A weekend to follow up.
A rescheduled tour.
Individually, they don’t raise alarms.
Collectively, they create drag across the entire leasing pipeline.
And drag compounds.
A prospect who waits two days to tour is less emotionally invested.
A prospect who tours later is more likely to keep shopping.
A prospect who doesn’t receive immediate follow-up is less likely to apply.
None of this shows up clearly in reports.
It shows up as slightly lower conversion.
Slightly longer days on market.
Slightly higher vacancy exposure.
Over time, those “slightlies” cost real occupancy.
The Problem Isn’t Demand.

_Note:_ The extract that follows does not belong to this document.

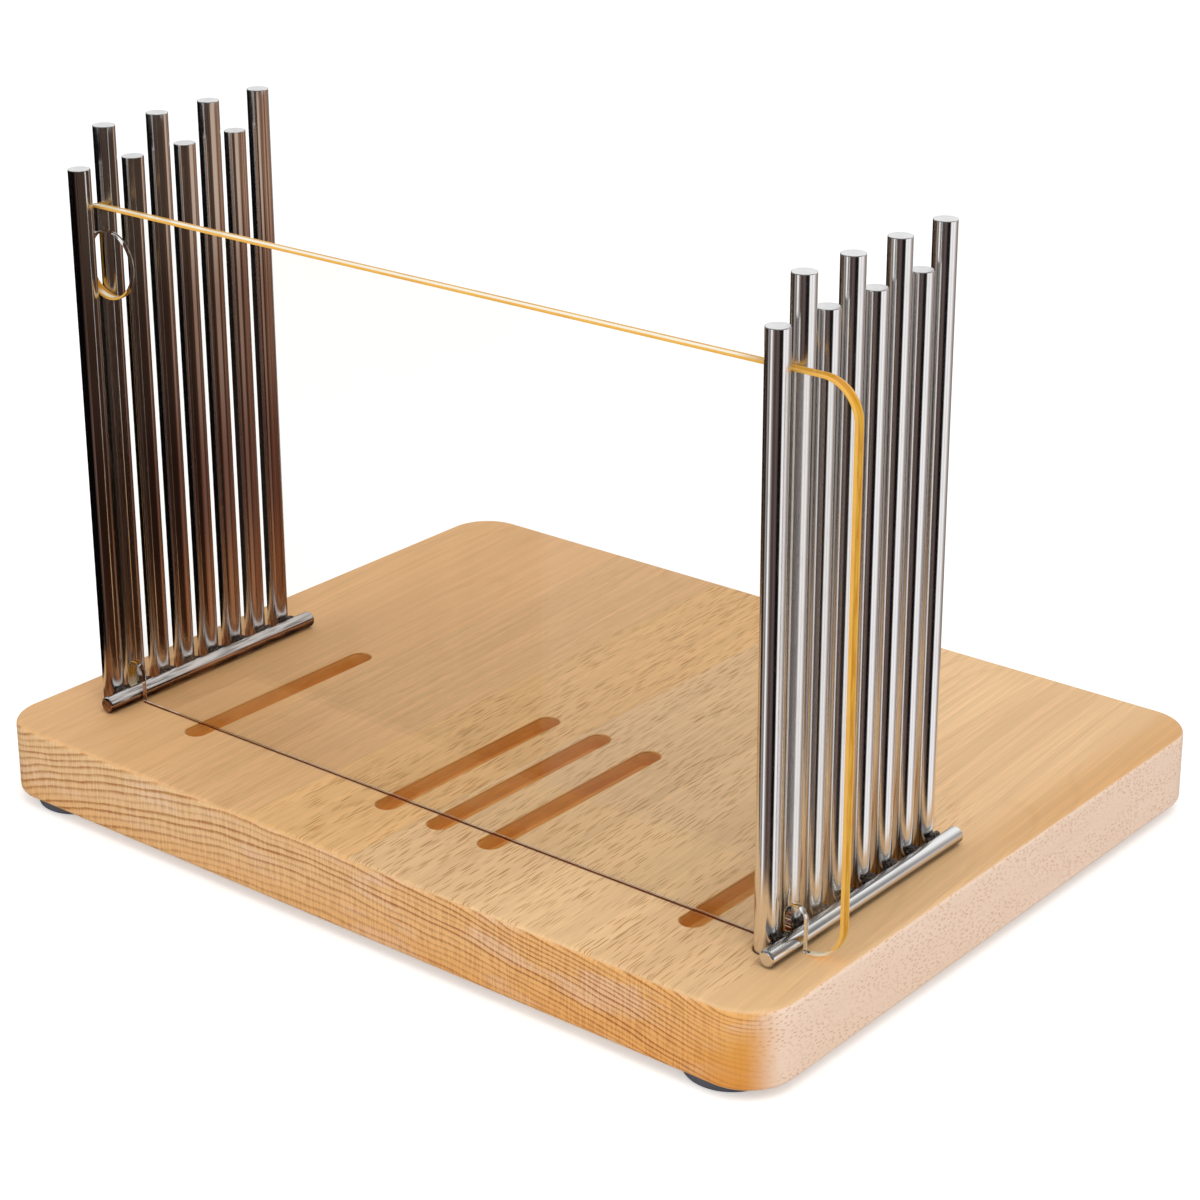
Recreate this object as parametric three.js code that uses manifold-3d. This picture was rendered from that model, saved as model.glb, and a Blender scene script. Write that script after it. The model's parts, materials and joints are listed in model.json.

It’s Operational Drag.
Most markets today have demand.
The issue isn’t traffic volume.
It’s how fast that traffic moves through the funnel.
When leasing feels chaotic, it’s usually because:
• Access depends on coordination
• Scheduling requires manual back-and-forth
• Follow-ups rely on memory
• Status tracking is fragmented
• After-hours inquiries sit idle
These are not personality problems.
They are process problems.
And process problems can be solved.
When bottlenecks are removed:
Tours happen faster.
Follow-ups happen automatically.
Access becomes immediate.
Prospects move while interest is high.
Leasing teams feel less reactive.
More in control.
More strategic.
Leasing Doesn’t Need More Effort. It Needs Fewer Slow Steps.
Most property managers don’t need to work harder.
They’re already working at capacity.
What they need is fewer moments of waiting.
Fewer coordination points.
Fewer manual tasks.
Fewer gaps between interest and action.
Because what feels like chaos isn’t chaos.
It’s predictable slow points repeated dozens of times per week.
And when those slow points disappear, something powerful happens:
The constant feeling of playing catch up fades.
The pipeline moves.
The team breathes.
Occupancy stabilizes.
The fastest teams don’t win because they try harder.
They win because they remove waiting.
At Delet, we believe leasing performance isn’t about pressure. It’s about speed control. When you eliminate operational drag, you don’t just close faster. You operate differently.
And in today’s market, speed isn’t a luxury.
It’s the difference between watching prospects drift away and watching them sign.